‘I Don’t Know How She Does It’ covers familiar ground


‘I Don’t Know How She Does It’ covers familiar ground

By Roger Moore

Orlando Sentinel

It’s exhausting, but that’s sort of the idea.

“I Don’t Know How She Does It” is an old-fashioned spin on the manic pace of motherhood for today’s working woman. With high unemployment and those of us still working too scared to say “No” to the boss, “juggling” has become not just the norm, but positively blas over 20 years after “Parenthood” and “Baby Boom.”

The novelty here is that it’s that “Sex and the City” conspicuous consumer Sarah Jessica Parker “discovering” what Allison Pearson’s novel didn’t exactly discover, either — parents are perpetually overworked and over-committed.

Parker, cast so she could narrate in voiceover just as she did in “Sex and the City,” is Kate, the frazzled investment banker trying to keep her job, but also her kindergartener and 2-year-old happy and her working husband, Richard (Greg Kinnear), content. She travels. A lot. Kate is closing in on a big deal, and has to win over a handsome upper-level manager (Pierce Brosnan). And that’s the straw that may be the one that breaks this mother camel’s back.

She lies awake working on “The List” — birthday party plans, school bake sale obligations, home repair arrangements.

“Number 3, Call Richard’s mother. Number 4, Wax something. ANYthing.”

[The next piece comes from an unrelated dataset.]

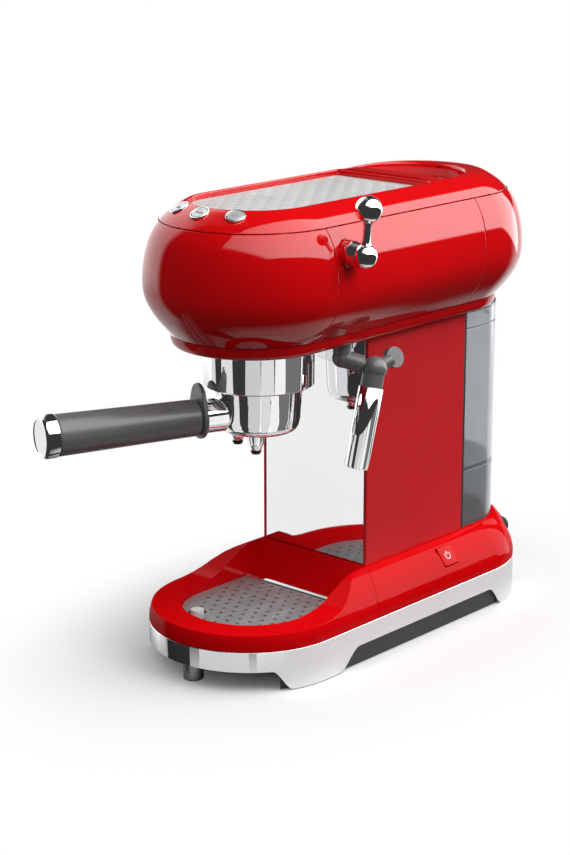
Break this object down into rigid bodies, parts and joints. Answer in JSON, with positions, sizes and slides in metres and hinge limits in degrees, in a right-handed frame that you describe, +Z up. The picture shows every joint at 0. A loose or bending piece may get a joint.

The cute lines don’t have a lot of snap to them. So to spark things up, the script and director Douglas McGrath (“Infamous,” “Nicholas Nickleby”) lean heavily on testimonials — the friends, colleagues and fellow moms who marvel, either genuinely or sarcastically to the camera — “I don’t know how she does it.”

Christina Hendricks is the single-mom pal, Seth Meyers is a back-stabber at the office, Olivia Munn is the younger assistant who looks at Kate and vows “never getting married, never having kids.” Her assessment of Kate? “You’re tired and always insufficiently groomed.”

Jane Curtin shows up as the judgmental mother-in-law who can deliver withering condemnations with a smile: “If you had stayed home with Ben (her toddler), would he be talking by now?”

Busy Philipps make a funny impression as a “mini-Martha Stewart” who has time for elaborate baking projects because she doesn’t work, who “doesn’t judge” the frumpy, frazzled Kate and who is “interviewed” on a non-stop Stairmaster session at her gym.

Truthfully, the “mean mom” Martha Stewart clones play better on TV, in “The New Adventures of Old Christine,” for instance.

The story’s thesis has resonance. We’re all missing out on important things in our over-scheduled lives.

But the idea that working moms feel the strain of achieving some balance more than working dads is nothing new.

And that’s true of most everything in the movie.

We’ve been here and done that, repeatedly, over the past 25 years or more.

Parker gamely plays the slapstick, the little wardrobe disasters that anybody with kids will recognize.

But she’s swimming against a riptide of a script, a movie that no endless voiceover, no cute testimonial and no number of freeze frames — where she stops the action to address the camera — can save.

She looks exhausted, first scene to last, and that fatigue spills off the screen onto us.